Best of luck and take care of yourself


----------



## Ciddian (Mar 15, 2006)

really?! wow! safe trip, keep in contact :3


----------



## Tropicana (Feb 15, 2009)

Oh thats nuts! Well hope its awesome, good luck!


----------



## bigfishy (Jun 19, 2009)

See you in 3 years! 

Bye bye!


----------



## ThaChingster (Feb 25, 2011)

Ahh so this is why you sold off all your equipment
Well have fun and hope to see you soon


----------



## SAMhap (Jun 20, 2010)

thanks guys. hopefully i will stay in contact with u guys. good night.


----------



## SAMhap (Jun 20, 2010)

sometimes parents can be confusing. they changed their mind. i am not leaving anymore. back into GTAA again. ye buddy........


----------



## brapbrapboom (Sep 2, 2009)

SAMhap said:


> sometimes parents can be confusing. they changed their mind. i am not leaving anymore. back into GTAA again. ye buddy........


Then.....!!! Welcome back buddy!!! Hah!
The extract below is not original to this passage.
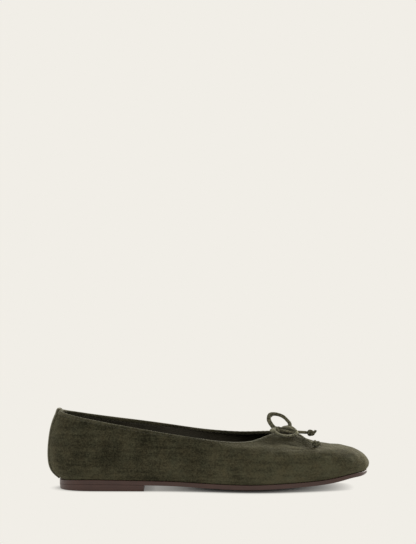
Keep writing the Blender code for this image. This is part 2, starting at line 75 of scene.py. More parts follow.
# Three lines around the shoe, each from heel (turn 0) to toe (turn 1).
# along is a share of SHOE_LENGTH, half of the line's own half width, swing of BALL_WIDTH
# towards the big-toe side.
FEATHER_LINE = (
    # turn  along   half   swing
    (0.00, 0.0422, 0.000, 0.000),
    (0.04, 0.0510, 0.275, 0.000),
    (0.08, 0.0755, 0.485, 0.000),
    (0.12, 0.1110, 0.603, 0.000),
    (0.18, 0.1790, 0.645, 0.000),
    (0.28, 0.2980, 0.640, -0.010),
    (0.38, 0.4050, 0.655, -0.024),
    (0.50, 0.5280, 0.806, -0.030),
    (0.60, 0.6270, 0.962, -0.014),
    (0.68, 0.7063, 1.000, 0.019),
    (0.76, 0.7857, 0.935, 0.050),
    (0.83, 0.8571, 0.805, 0.072),
    (0.89, 0.9167, 0.640, 0.083),
    (0.94, 0.9603, 0.440, 0.088),
    (0.97, 0.9815, 0.256, 0.090),
    (1.00, 0.9905, 0.000, 0.091),
)

# up is a share of BULGE_HEIGHT
WIDEST_LINE = (
    # turn  along   half   swing   up
    (0.00, 0.0044, 0.000, 0.000, 1.00),
    (0.04, 0.0135, 0.265, 0.000, 1.00),
    (0.08, 0.0395, 0.492, 0.000, 1.00),
    (0.12, 0.0820, 0.635, 0.000, 1.00),
    (0.18, 0.1560, 0.708, 0.000, 0.98),
    (0.28, 0.2860, 0.710, -0.007, 0.95),
    (0.38, 0.4010, 0.726, -0.019, 0.91),
    (0.50, 0.5280, 0.843, -0.028, 0.80),
    (0.60, 0.6270, 0.962, -0.014, 0.71),
    (0.68, 0.7083, 1.000, 0.019, 0.67),
    (0.76, 0.7897, 0.933, 0.050, 0.67),
    (0.83, 0.8611, 0.810, 0.072, 0.69),
    (0.89, 0.9210, 0.648, 0.083, 0.71),
    (0.94, 0.9660, 0.448, 0.088, 0.73),
    (0.97, 0.9890, 0.258, 0.090, 0.735),
    (1.00, 1.0000, 0.000, 0.091, 0.74),
)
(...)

Ull have to get to setup a new tank again!


----------



## SAMhap (Jun 20, 2010)

ya setting up some 65 talls today. will catch up soon.


----------



## Y2KGT (Jul 20, 2009)

SAMhap said:


> sometimes parents can be confusing. they changed their mind. i am not leaving anymore. back into GTAA again. ye buddy........


WOW Sam. Hope you're happy to stay. 
Too bad you sold off all your stuff and now have to start all over again.
--
Paul


----------



## SAMhap (Jun 20, 2010)

Y2KGT said:


> WOW Sam. Hope you're happy to stay.
> Too bad you sold off all your stuff and now have to start all over again.
> --
> Paul


sometimes parents just cant make up their mind. 
i have to start all over again..........


----------



## Tropicana (Feb 15, 2009)

Its always fun starting out again though. Things to look forward to!


----------